Problem details → Please give the listing again, word for word, with nothing left out.

Source data →
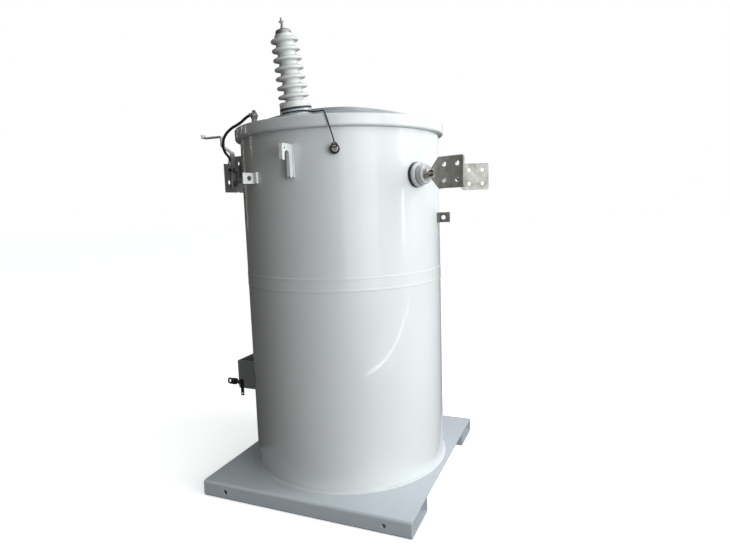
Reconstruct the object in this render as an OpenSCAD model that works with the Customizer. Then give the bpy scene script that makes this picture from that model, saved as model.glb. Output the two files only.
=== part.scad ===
// Pole mounted single-phase distribution transformer.
// Frame: origin on the tank axis at the level of the floor, +Z up.
// +X is the low-voltage side, -X the pole side, the base's folded rails run along X at +Y and -Y.
// An azimuth is measured from -Y towards +X.

/* [Tank] */
// Outer radius of the tank wall
tank_r = 325; // [280:1:380]
// Height of the tank's top edge above the floor
tank_top = 1130; // [1050:1:1300]
// Lower edge of the seam band above the floor
band_z = 658; // [500:1:760]
// Height of the seam band
band_h = 42; // [20:1:60]
// How far the seam band stands proud of the wall
band_proud = 3.5; // [2:0.5:8]
// Leg of the weld round the tank's foot
weld_leg = 8; // [4:1:14]

/* [Base] */
// Length of the base along X
base_l = 694; // [660:1:840]
// Width of the base across its rails
base_w = 760; // [720:1:900]
// Height of the base
base_h = 52; // [40:1:80]
// Thickness of the folded sheet
base_t = 4.5; // [3:0.5:8]
// Width of each rail's foot
rail_w = 150; // [90:1:200]
// Outer radius of the folds
fold_r = 9; // [7:1:16]
// Distance between the two holes of a rail
base_hole_pitch = 530; // [300:1:600]
// Radius of the rail holes
base_hole_r = 7; // [4:0.5:9]

/* [Cover] */
// Rise of the domed cover above its edge
dome_rise = 68; // [30:1:100]
// Height of the cover's flange above the tank's top edge
cover_flange_h = 8; // [4:1:14]
// How far the tank and cover flanges stand out from the wall
flange_out = 6; // [4:1:10]
// Outer height of the clamp band
clamp_h = 35; // [28:1:50]
// How far the clamp band stands out from the wall
clamp_out = 16; // [13:1:24]

/* [High voltage bushing] */
// Azimuth of the bushing
hv_az = -25; // [-40:0.5:10]
// Distance of the bushing's foot from the tank axis
hv_reach = 172; // [120:1:220]
// Lean of the bushing outward from upright
hv_lean = 8.5; // [0:0.5:12]
// Radius of the porcelain's flange
hv_flange_r = 48; // [40:1:56]
// Height of the flange
hv_flange_h = 19; // [10:1:26]
// Thickness of the gasket
hv_gasket_t = 6; // [3:1:10]
// Number of sheds
hv_sheds = 7; // [4:1:9]
// Distance from one shed to the next
hv_pitch = 27; // [24:1:34]
// Radius of the lowest shed
hv_shed_low = 48; // [42:0.5:56]
// Radius of the highest shed
hv_shed_top = 42; // [36:0.5:48]
// Radius of a shed's rounded edge
hv_lip_r = 8; // [5:0.5:9]
// Radius of the porcelain between the sheds
hv_core_r = 28; // [22:1:32]
// Radius of the metal cap
hv_cap_r = 24; // [18:1:30]
// Height of the metal cap
hv_cap_h = 15; // [10:1:24]
// Radius of the terminal's eye
hv_eye_r = 12; // [10:0.5:14]

/* [Low voltage bushings] */
// Angle of each bushing from +X
lv_spread = 22.5; // [15:0.5:40]
// Height of the bushings above the floor
lv_z = 987; // [800:1:1040]
// Radius of the gasket
lv_gasket_r = 37; // [30:1:44]
// Thickness of the gasket where it shows
lv_gasket_t = 7; // [4:1:12]
// Radius of the porcelain's flange
lv_flange_r = 36; // [28:1:42]
// Thickness of the porcelain's flange
lv_flange_t = 10; // [6:1:16]
// Radius of the porcelain's body
lv_body_r = 29; // [22:1:32]
// Length of the porcelain's body beyond the flange
lv_body_l = 22; // [14:1:40]
// Radius of the stud
lv_stud_r = 8; // [6:0.5:12]
// Side of the square spade plate
spade_w = 88; // [70:1:110]
// Length of the spade's square part
spade_l = 84; // [70:1:110]
// Length of the spade's taper
spade_taper = 29; // [15:1:40]
// Thickness of the spade
spade_t = 7; // [5:0.5:12]
// Distance from the tank axis to the middle of the spade's holes
spade_reach = 452; // [430:1:500]
// Spacing of the spade's holes
spade_pitch = 44.45; // [38:0.05:50]
// Radius of the spade's holes
spade_hole_r = 7.15; // [4:0.05:8]

/* [Lifting lugs] */
// Thickness of a lug
lug_t = 10; // [8:0.5:16]
// Height of a lug's top above the floor
lug_top = 1078; // [900:1:1100]
// Length of a lug's leg that is welded to the wall
lug_h = 93; // [70:1:120]
// Length of a lug's free leg
lug_hook_h = 46; // [36:1:60]
// How far a lug stands out from the wall
lug_out = 56; // [48:1:80]
// Width of the slot that takes the sling
lug_slot = 25; // [16:1:30]
// Width of the free leg
lug_hook_w = 12.5; // [10:0.5:16]

/* [Pole hangers] */
// Distance from the tank wall to the outer face of the hangers
hanger_out = 97; // [80:1:140]
// Thickness of the hanger plate
hanger_t = 6; // [5:0.5:10]
// Width of the upper hanger's face plate
upper_w = 148; // [120:1:180]
// Height of the upper hanger's face plate
upper_h = 100; // [80:1:120]
// Height of the bottom of the upper face plate above the floor
upper_z = 966; // [800:1:1010]
// Width over the upper hanger's two arms
upper_arm_w = 36; // [34:1:60]
// Distance between the two bolt holes of the upper face plate
upper_hole_pitch = 104; // [90:1:120]
// Radius of the bolt holes of the upper face plate
upper_hole_r = 8.75; // [6:0.25:11]
// Width of the lower hanger
lower_w = 133; // [110:1:160]
// Height of the lower hanger
lower_h = 105; // [80:1:140]
// Height of the bottom of the lower hanger above the floor
lower_z = 246; // [180:1:400]
// Width of the lower hanger's bolt slot and of the notch in the upper face plate
hanger_slot = 21; // [16:1:24]

/* [Arrester bracket] */
// Width of the bracket's flat bar
bar_w = 23; // [18:1:30]
// Thickness of the bracket's flat bar
bar_t = 5; // [4:0.5:8]
// Length of the bracket's level arm
arm_l = 83; // [60:1:140]

/* [Small fittings] */
// Height of a tab's strip
tab_h = 32; // [24:1:40]
// Thickness of a tab's strip
tab_t = 5; // [4:0.5:8]
// Length of the tab's leg with the hole
tab_leg = 37; // [30:1:50]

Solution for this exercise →
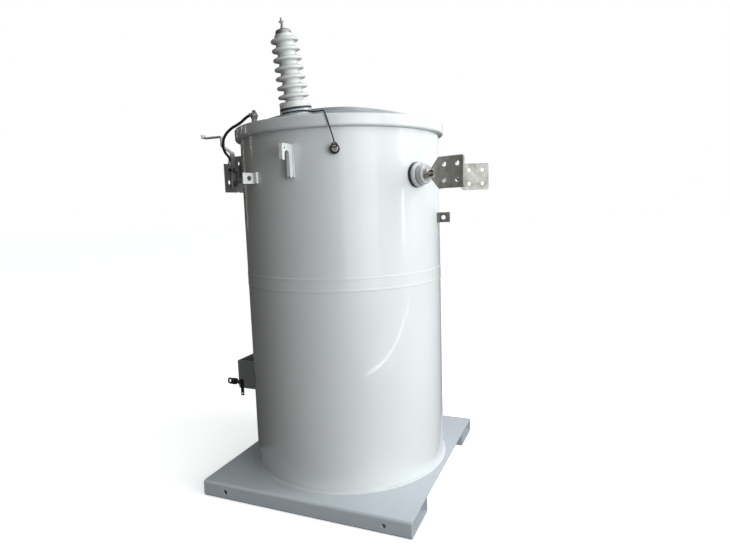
Reconstruct the object in this render as an OpenSCAD model that works with the Customizer. Then give the bpy scene script that makes this picture from that model, saved as model.glb. Output the two files only.
=== part.scad ===
// Pole mounted single-phase distribution transformer.
// Frame: origin on the tank axis at the level of the floor, +Z up.
// +X is the low-voltage side, -X the pole side, the base's folded rails run along X at +Y and -Y.
// An azimuth is measured from -Y towards +X.

/* [Tank] */
// Outer radius of the tank wall
tank_r = 325; // [280:1:380]
// Height of the tank's top edge above the floor
tank_top = 1130; // [1050:1:1300]
// Lower edge of the seam band above the floor
band_z = 658; // [500:1:760]
// Height of the seam band
band_h = 42; // [20:1:60]
// How far the seam band stands proud of the wall
band_proud = 3.5; // [2:0.5:8]
// Leg of the weld round the tank's foot
weld_leg = 8; // [4:1:14]

/* [Base] */
// Length of the base along X
base_l = 694; // [660:1:840]
// Width of the base across its rails
base_w = 760; // [720:1:900]
// Height of the base
base_h = 52; // [40:1:80]
// Thickness of the folded sheet
base_t = 4.5; // [3:0.5:8]
// Width of each rail's foot
rail_w = 150; // [90:1:200]
// Outer radius of the folds
fold_r = 9; // [7:1:16]
// Distance between the two holes of a rail
base_hole_pitch = 530; // [300:1:600]
// Radius of the rail holes
base_hole_r = 7; // [4:0.5:9]

/* [Cover] */
// Rise of the domed cover above its edge
dome_rise = 68; // [30:1:100]
// Height of the cover's flange above the tank's top edge
cover_flange_h = 8; // [4:1:14]
// How far the tank and cover flanges stand out from the wall
flange_out = 6; // [4:1:10]
// Outer height of the clamp band
clamp_h = 35; // [28:1:50]
// How far the clamp band stands out from the wall
clamp_out = 16; // [13:1:24]

/* [High voltage bushing] */
// Azimuth of the bushing
hv_az = -25; // [-40:0.5:10]
// Distance of the bushing's foot from the tank axis
hv_reach = 172; // [120:1:220]
// Lean of the bushing outward from upright
hv_lean = 8.5; // [0:0.5:12]
// Radius of the porcelain's flange
hv_flange_r = 48; // [40:1:56]
// Height of the flange
hv_flange_h = 19; // [10:1:26]
// Thickness of the gasket
hv_gasket_t = 6; // [3:1:10]
// Number of sheds
hv_sheds = 7; // [4:1:9]
// Distance from one shed to the next
hv_pitch = 27; // [24:1:34]
// Radius of the lowest shed
hv_shed_low = 48; // [42:0.5:56]
// Radius of the highest shed
hv_shed_top = 42; // [36:0.5:48]
// Radius of a shed's rounded edge
hv_lip_r = 8; // [5:0.5:9]
// Radius of the porcelain between the sheds
hv_core_r = 28; // [22:1:32]
// Radius of the metal cap
hv_cap_r = 24; // [18:1:30]
// Height of the metal cap
hv_cap_h = 15; // [10:1:24]
// Radius of the terminal's eye
hv_eye_r = 12; // [10:0.5:14]

/* [Low voltage bushings] */
// Angle of each bushing from +X
lv_spread = 22.5; // [15:0.5:40]
// Height of the bushings above the floor
lv_z = 987; // [800:1:1040]
// Radius of the gasket
lv_gasket_r = 37; // [30:1:44]
// Thickness of the gasket where it shows
lv_gasket_t = 7; // [4:1:12]
// Radius of the porcelain's flange
lv_flange_r = 36; // [28:1:42]
// Thickness of the porcelain's flange
lv_flange_t = 10; // [6:1:16]
// Radius of the porcelain's body
lv_body_r = 29; // [22:1:32]
// Length of the porcelain's body beyond the flange
lv_body_l = 22; // [14:1:40]
// Radius of the stud
lv_stud_r = 8; // [6:0.5:12]
// Side of the square spade plate
spade_w = 88; // [70:1:110]
// Length of the spade's square part
spade_l = 84; // [70:1:110]
// Length of the spade's taper
spade_taper = 29; // [15:1:40]
// Thickness of the spade
spade_t = 7; // [5:0.5:12]
// Distance from the tank axis to the middle of the spade's holes
spade_reach = 452; // [430:1:500]
// Spacing of the spade's holes
spade_pitch = 44.45; // [38:0.05:50]
// Radius of the spade's holes
spade_hole_r = 7.15; // [4:0.05:8]

/* [Lifting lugs] */
// Thickness of a lug
lug_t = 10; // [8:0.5:16]
// Height of a lug's top above the floor
lug_top = 1078; // [900:1:1100]
// Length of a lug's leg that is welded to the wall
lug_h = 93; // [70:1:120]
// Length of a lug's free leg
lug_hook_h = 46; // [36:1:60]
// How far a lug stands out from the wall
lug_out = 56; // [48:1:80]
// Width of the slot that takes the sling
lug_slot = 25; // [16:1:30]
// Width of the free leg
lug_hook_w = 12.5; // [10:0.5:16]

/* [Pole hangers] */
// Distance from the tank wall to the outer face of the hangers
hanger_out = 97; // [80:1:140]
// Thickness of the hanger plate
hanger_t = 6; // [5:0.5:10]
// Width of the upper hanger's face plate
upper_w = 148; // [120:1:180]
// Height of the upper hanger's face plate
upper_h = 100; // [80:1:120]
// Height of the bottom of the upper face plate above the floor
upper_z = 966; // [800:1:1010]
// Width over the upper hanger's two arms
upper_arm_w = 36; // [34:1:60]
// Distance between the two bolt holes of the upper face plate
upper_hole_pitch = 104; // [90:1:120]
// Radius of the bolt holes of the upper face plate
upper_hole_r = 8.75; // [6:0.25:11]
// Width of the lower hanger
lower_w = 133; // [110:1:160]
// Height of the lower hanger
lower_h = 105; // [80:1:140]
// Height of the bottom of the lower hanger above the floor
lower_z = 246; // [180:1:400]
// Width of the lower hanger's bolt slot and of the notch in the upper face plate
hanger_slot = 21; // [16:1:24]

/* [Arrester bracket] */
// Width of the bracket's flat bar
bar_w = 23; // [18:1:30]
// Thickness of the bracket's flat bar
bar_t = 5; // [4:0.5:8]
// Length of the bracket's level arm
arm_l = 83; // [60:1:140]

/* [Small fittings] */
// Height of a tab's strip
tab_h = 32; // [24:1:40]
// Thickness of a tab's strip
tab_t = 5; // [4:0.5:8]
// Length of the tab's leg with the hole
tab_leg = 37; // [30:1:50]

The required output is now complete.